I was humming along on my current WIP when my momentum lagged… then crashed to a stop. I couldn’t think, feel, or dream how my characters were ever going to get there from here.
I trudged along for a few days, hoping the words and ideas would flow again. That was a bust. My ideas ran dry. I had nothing to write.
I’ve been there before. Writer’s block. The ghost town of creativity….
That was before I knew how hugely the language and imagery I choose affects my approach to challenges. Through them, I claim ideas, consciously or not. And what I claim frames how I view myself, reality, and my writing.
If I claim writer’s block, I am blocked. Thwarted. Sometimes stopped so cold that I can’t move forward. I exhaust all my tricks, all my energy. Battered and bloodied, vanquished by a wall of frustration – an implacable, concrete enemy reinforced with iron beams and barbed razor wire. When I struggle against it, I end up prostrate in its ominous shadow.
Is it any wonder I can’t find the story?
I experience life most intensely through imagery and emotion. They are the soul of my writing, too. I need to feel, not an obstacle, but a challenge I could grow into. I chose to look at that place as an ebb in the flow – a pause, and nothing more.
I stopped trying to write against the tide. I moved on to other things. I read blogposts, answered comments, and chatted on Facebook. I did a lot of gaming. I watched a lot of television. I played with the kids, did things with Jim, and visited with a dear friend I don’t see as often as I would like.
I didn’t work on the story. I let the stray bits of ideas float by without trying to catch them.
During that time, an image of weaving formed in my mind – with a tangled place that halted the process…

A tangle in the weaving. A sign that something has gone amiss, but not an insurmountable wall of impossibility.

Weaving fascinates me. It appears often in my writing. A major supporting character in the Trueborn Weft Series is a healer who weaves to help heal her broken people. The telerotic bond between my protagonist lovers is woven, over decades, in a dance that eventually creates something new, of them both, yet more and other.
Weaving is a happy image, for me, so I relaxed. I trusted that I would eventually move through the ebb, and the texture and pattern of the tangle would become clear.

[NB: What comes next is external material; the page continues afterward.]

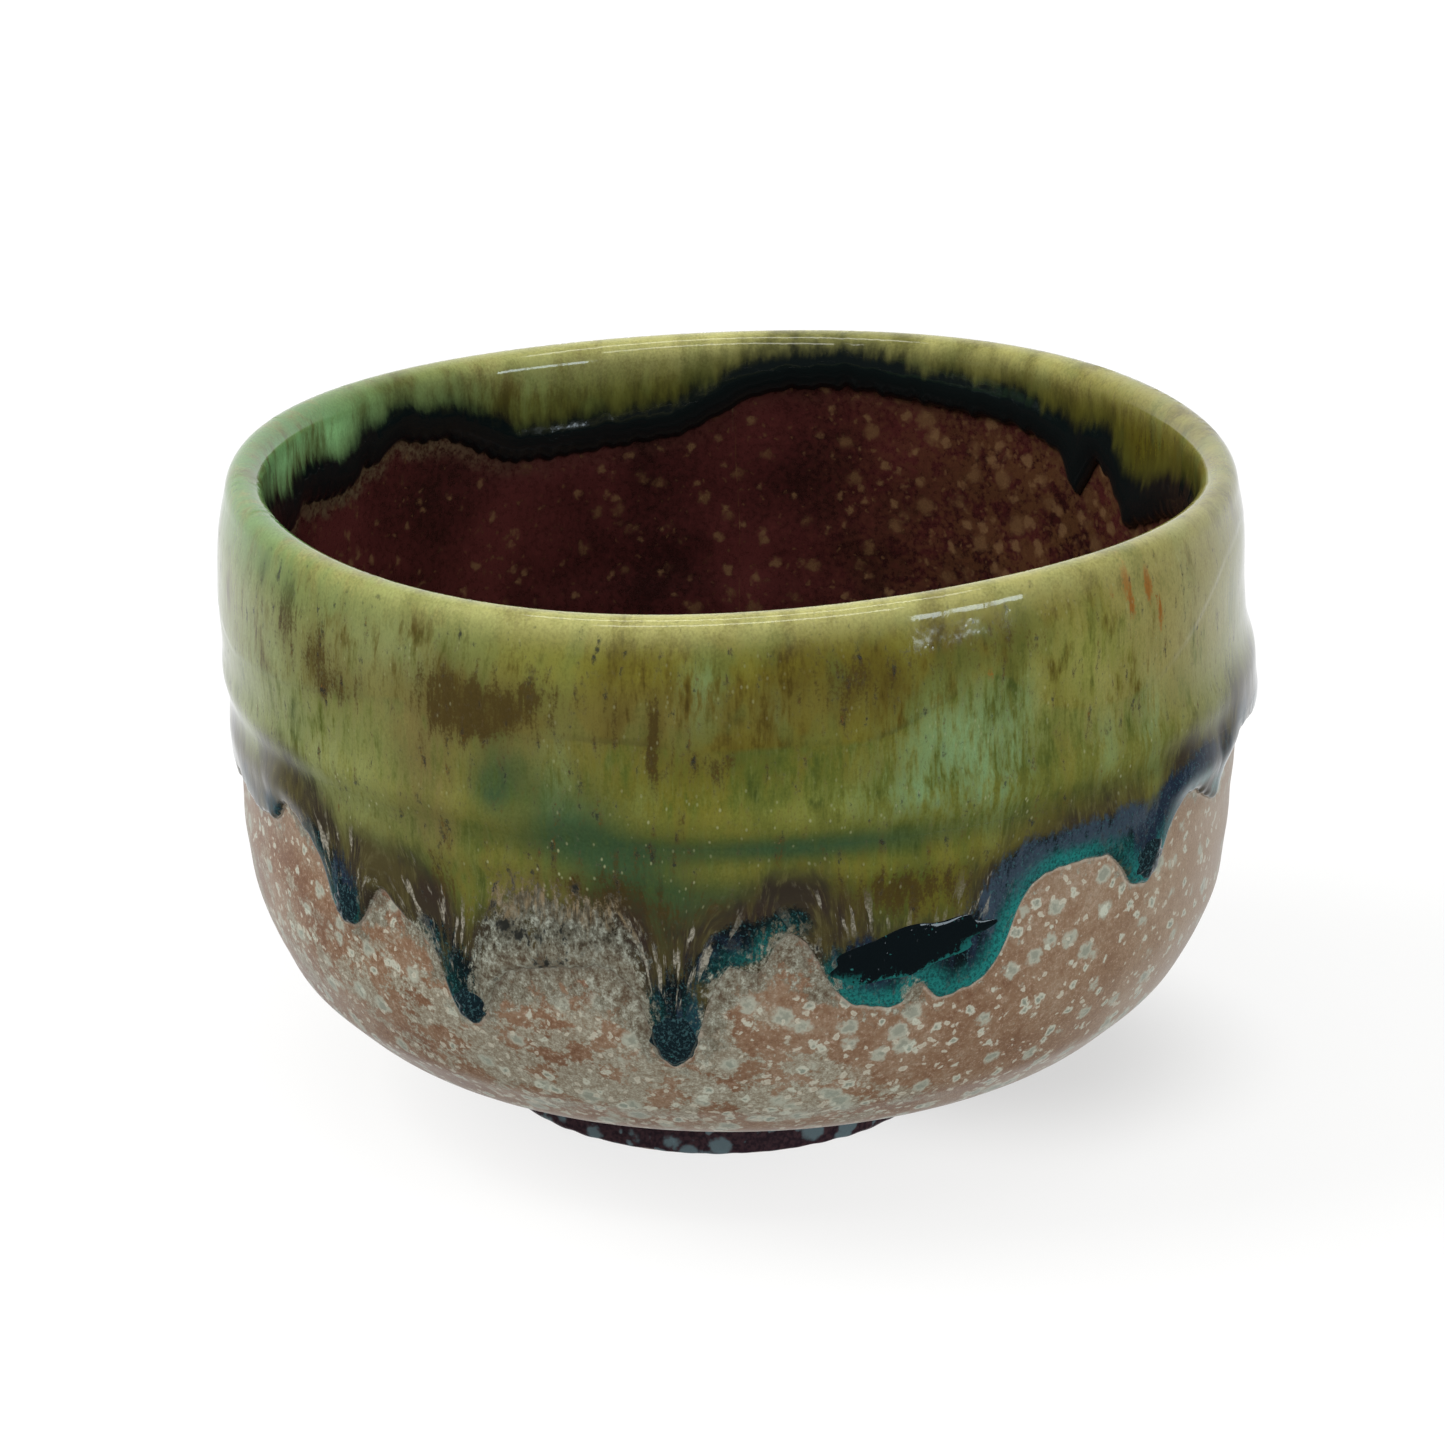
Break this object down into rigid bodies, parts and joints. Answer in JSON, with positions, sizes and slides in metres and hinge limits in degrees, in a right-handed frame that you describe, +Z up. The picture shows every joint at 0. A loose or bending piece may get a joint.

I would be able to see what had happened, where the smooth run of the pattern began to twist.
I left it as it was, letting my mind wander ahead, and around, to the climactic scene I imagined, and to other stories in the series. I let myself consider cutting the threads and creating something else, or tossing the whole thing out into the yard in the hope that the wildlife could make more use of it than I could!
I stepped away from my loom and its tangled weaving. I gave myself time to rest, to play, to talk, to move my body and mind in other directions. I didn’t rush back. I took hot showers, spent lots of time with loved ones, and allowed my imagination to go where it wanted. I simply lived my life.
After a week or two, I had a desire to revisit the story. I played with ideas and lists for the pending series timeline, then wrote few pages of random notes, then bulleted points for two scenes for the companion fan fiction story. I could feel space and possibility opening up around the tangle, and something indefinable was slipping into place. I found myself feeling the story again – without strain or angst.
I am still feeling my way through, unraveling a bit of the knot here, deciding that this bit won’t ruin the pattern but will add texture, finding that, over there, I like the altered weaving better than what I had planned.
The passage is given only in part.